Your standard freelance contract is a good starting point, but it should be adapted to address currency, payment method, jurisdiction, and intellectual property terms relevant to the client’s country. Consulting a contracts lawyer for your first international agreement is worth the cost.
What’s the safest payment method for international clients?
Multi-currency financial platforms and freelancer payout services are commonly used for international freelance payments due to competitive fees and relatively fast processing times. Digital wallet providers may be more widely recognized but can have higher fees and less favorable exchange rates. Avoid direct wire transfers unless the client is well established, as they offer limited recourse if issues arise.
How do I handle invoicing in a foreign currency?
Issue invoices in the agreed currency and specify the exchange rate policy (i.e., whether the rate is locked at invoice date or payment date). Keep records of all conversions for tax purposes.
What happens if an international client doesn’t pay?

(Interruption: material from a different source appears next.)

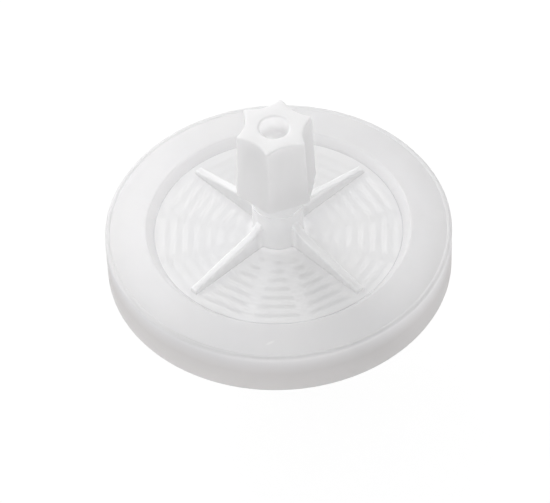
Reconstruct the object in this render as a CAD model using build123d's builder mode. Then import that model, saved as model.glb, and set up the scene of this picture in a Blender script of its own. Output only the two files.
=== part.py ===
from build123d import *
import os
from math import cos, radians, sin, tan

# In-line disc filter with a screwed tube port on each side.
# Millimetres, +Z up along the flow axis, origin at the middle of the disc.

# filter element, clamped between the two half shells
element_dia = 50.0
membrane_thickness = 0.25
screen_thickness = 0.45
element_clearance = 0.25          # between the element's edge and the weld lands

# half shell: window plate, clamp ring and weld land
plate_thickness = 1.5
plate_top = 3.45                  # height of the window's outer face above the middle
window_inset = 3.45               # the window is this much smaller in radius than the element
clamp_width = 2.7
land_width = 2.15

# support web inside each shell: twelve fields of straight bars
web_fields = 12
web_pitch = 2.03
web_bar_width = 0.95
web_edge_gap = 1.25               # from the window's edge to the middle of the outermost bars
web_inner_reach = 6.0             # no bars nearer to the axis than this
web_channel = 2.1                 # radial channels between the fields

# port: boss, threaded neck and tube nipple; it stands on the gusseted boss of the shell
neck_dia = 8.5
neck_length = 10.1
boss_step = 0.15                  # the boss stands out this much round the neck
boss_height = 7.65
nipple_dia = 3.3
nipple_tip_dia = 2.7
nipple_length = 3.3
lumen_dia = 2.0

# gussets between the boss and the window
gusset_count = 4
gusset_first_angle = 45.0
gusset_thickness = 1.5
gusset_edge_gap = 1.4             # from the window's edge to the gusset's blunt end
gusset_root_height = 5.3
gusset_end_height = 0.7
gusset_sweep_reach = 2.8          # the crest sweeps up to the boss over this much radius
gusset_sweep_height = 3.55        # and starts to sweep this far above the window
gusset_crest_radius = 0.35
gusset_boss_fillet = 0.7
gusset_fillet_drop = 1.2          # the fillets at the boss end this far below the root's top

# moulded sealing band round both flanges
band_wall = 2.6
band_edge_rise = 0.7              # its outer edge stands this far above the window's face
band_crown_rise = 1.45            # and its inner edge this far
band_crown_setback = 1.3          # width of the slope down to the window
band_crown_radius = 0.35
band_bead_width = 0.9             # rounded bead along the upper outer edge
band_bead_sink = 0.18             # the face beside the bead lies this much lower
band_bead_height = 0.95
band_undercut = 0.25              # the wall starts this far in under the bead
band_swell = 0.2                  # and comes out again down to the mould seam
band_seam_step = 0.05
band_foot_radius = 0.2

# compression nut and the tube that it takes
nut_gap = 4.2                     # free neck between the boss and the nut
nut_sides = 6
nut_wall = 2.95                   # from the bore to the corners
nut_flute_depth = 1.2
nut_corner_radius = 0.5
nut_end_radius = 0.3
nut_turn = 21.1                   # how far the corners stand round from +X
nut_bore_clearance = 0.06         # radial running clearance on the neck
nut_bore_past_neck = 0.5
tube_dia = 5.0
tube_clearance = 0.05             # radial, between the tube and its hole
tube_cone_length = 3.0
tube_hole_length = 4.5
tube_hole_radius = 0.4            # rounded mouth of the tube hole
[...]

Your options are more limited across borders. Small claims courts and domestic legal action typically don’t apply. Your best tools are a strong contract with clear terms, a deposit already received, and dispute resolution services if you used a platform. Prevention is far more effective than recovery.
Should I charge more for international clients?
Many freelancers do, to account for currency risk, administrative complexity, and time zone overhead. Building a modest buffer into your rates—especially for clients in regions with longer payment timelines—is a reasonable business decision.